The Titles to Land Consolidation (Scotland) Act 1868 (31 & 32 Vict. c. 101) is an act of the Parliament of the United Kingdom that consolidated enactments related to the constitution and completion of titles to heritable property in Scotland.

== Provisions ==
=== Repealed enactments ===
Section 4 of the act repealed 11 enactments, listed in no. 1 of schedule (A.) to the act.

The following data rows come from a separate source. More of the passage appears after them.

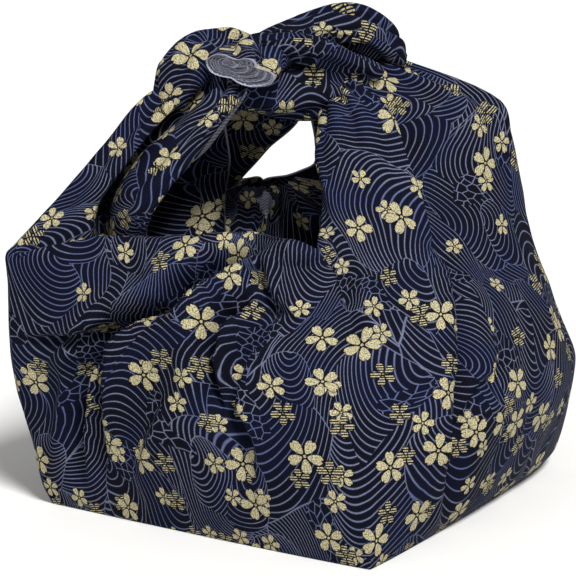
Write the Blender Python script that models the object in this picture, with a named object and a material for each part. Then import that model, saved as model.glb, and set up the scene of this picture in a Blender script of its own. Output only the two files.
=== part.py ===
"""A furoshiki wrap tied as a bag: one square of cotton cloth, gathered at its front and back and
knotted above the opening, so that the two tied corners make the handle.

The cloth is one solid. Its wall is lofted from rows of cross-sections, and the square knot on
top is built of the cloth's own bights and ends, joined to it. +X runs along the handle towards
the broad shoulder, -Y is the front, and the flat base stands at z = 0. Metres throughout.
"""

from collections import namedtuple
from math import pi

import bmesh
import bpy
import numpy as np

CLOTH_THICKNESS = 0.002
BASE_HALF = 0.180           # centre to corner of the square base that the cloth is folded round
FRONT_STEPS = 24            # columns of faces in each front quarter of the wall
BACK_STEPS = 14             # columns of faces in each back quarter
STRAND_ROWS = 2             # rows of faces between two sections of a strand
SWING = 0.8                 # how freely a curve swings past the points it joins: 1 is a full swing
FRONT_FADE = 0.020          # how far in front of the sides the folds reach full depth
FOLD_RUN_OUT = 0.020        # how far past its ends a fold dies away
RIBBON_STEPS = 4            # rings of faces between two stations of a knot ribbon
RIBBON_SIDES = 14
MOUTH_DEPTH = 0.016         # how deep the front end of the cloth is open
CLOTH_COLOUR = (0.012, 0.016, 0.050, 1.0)

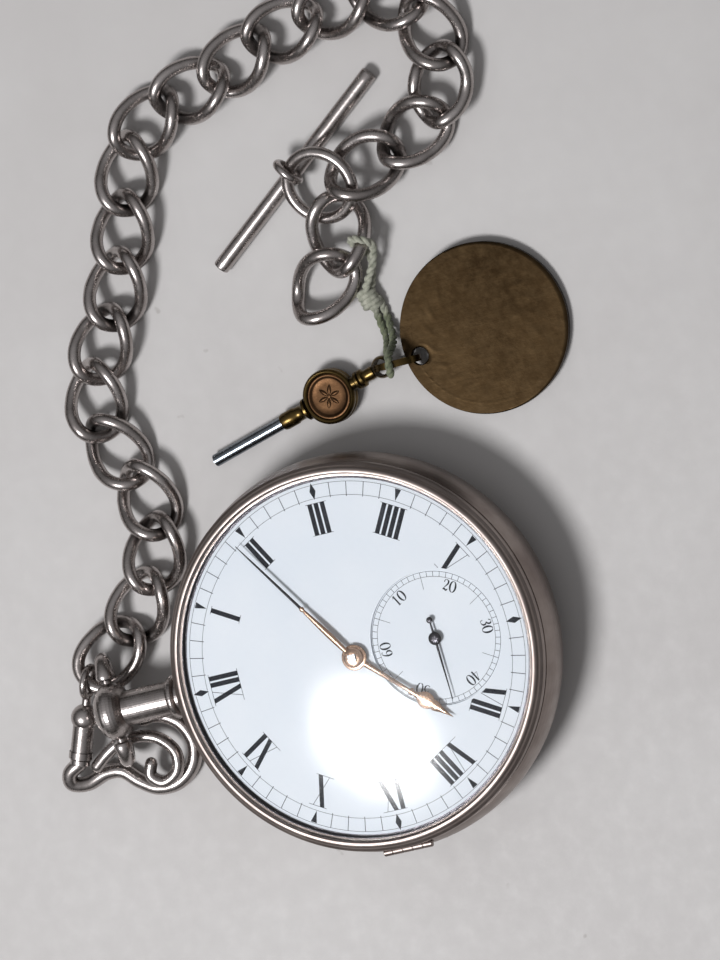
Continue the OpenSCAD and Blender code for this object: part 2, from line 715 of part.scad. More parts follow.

| Citation | Short title | Description | Extent of repeal |
|---|---|---|---|
| 8 & 9 Vict. c. 31 | Heritable Securities for Debt (Scotland) Act 1845 | An Act to facilitate the Transmission and Extinction of Heritable Securities for Debt in Scotland. | The whole act. |
| 8 & 9 Vict. c. 35 | Infeftment Act 1845 | An Act to simplify the Form and diminish the Expense of obtaining infeftment in Heritable Property in Scotland. | Section sixth in the copy No. 2. of this schedule. |
| 10 & 11 Vict. c. 47 | Service of Heirs (Scotland) Act 1847 | An Act to amend the Law and Practice in Scotland as to the Service of Heirs. | The whole act. |
| 10 & 11 Vict. c. 48 | Transference of Lands (Scotland) Act 1847 | An Act to facilitate the Transference of Lands and other Heritages in Scotland not held in Burgage Tenure. | The whole act. |
| 10 & 11 Vict. c. 49 | Transference of Lands (Burgage Tenure) (Scotland) Act 1847 | An Act to facilitate the Transference of Lands and other Heritages in Scotland held in Burgage Tenure. | The whole act. |
| 10 & 11 Vict. c. 50 | Heritable Securities for Debt (Scotland) Act 1847 | An Act to facilitate the Constitution and Transmission of Heritable Securities for Debt in Scotland, and to render the same more effectual for the Recovery of Debts. | The whole act. |
| 10 & 11 Vict. c. 51 | Crown Charters (Scotland) Act 1847 | An Act to amend the Practice in Scotland with regard to Crown Charters and Precepts from Chancery. | The whole act. |
| 13 & 14 Vict. c. 13 | Religious Bodies (Property) (Scotland) Act 1850 | An Act to render more simple and effectual the Titles by which Congregations or Societies associated for Purposes of Religious Worship or Education in Scotland to hold Real Property required for such Purposes. | The whole act. |
| 17 & 18 Vict. c. 62 | Heritable Securities (Scotland) Act 1854 | An Act to extend the Benefits of Two Acts of Her Majesty relating to the Constitution, Transmission, and Extinction of Heritable Securities in Scotland. | The whole act. |
| 21 & 22 Vict. c. 76 | Titles to Land (Scotland) Act 1858 | An Act to simplify the Forms and diminish the Expense of completing Titles to Land in Scotland. | The whole act. |
| 23 & 24 Vict. c. 143 | Titles to Land (Scotland) Act 1860 | An Act to extend certain Provisions of the Titles to Land (Scotland) Act, 1858, to Titles to Land held by Burgage Tenure, and to amend the said Act. | The whole act. |

== Subsequent developments ==
Section 39 of the act was repealed by section 1(1) of, and the first schedule to, the Statute Law Revision Act 1950 (14 Geo. 6. c. 6), which came into force on 23 May 1950.

Sections 52, 54, 55, 151 and 153 and in section 162, the words " It shall be lawful for " and the words from " from time to time " to " such burgh; and the said Court ", were repealed by section 1(1) of, and part XIV of the schedule to, the Statute Law (Repeals) Act 1975, which came into force on 13 March 1975.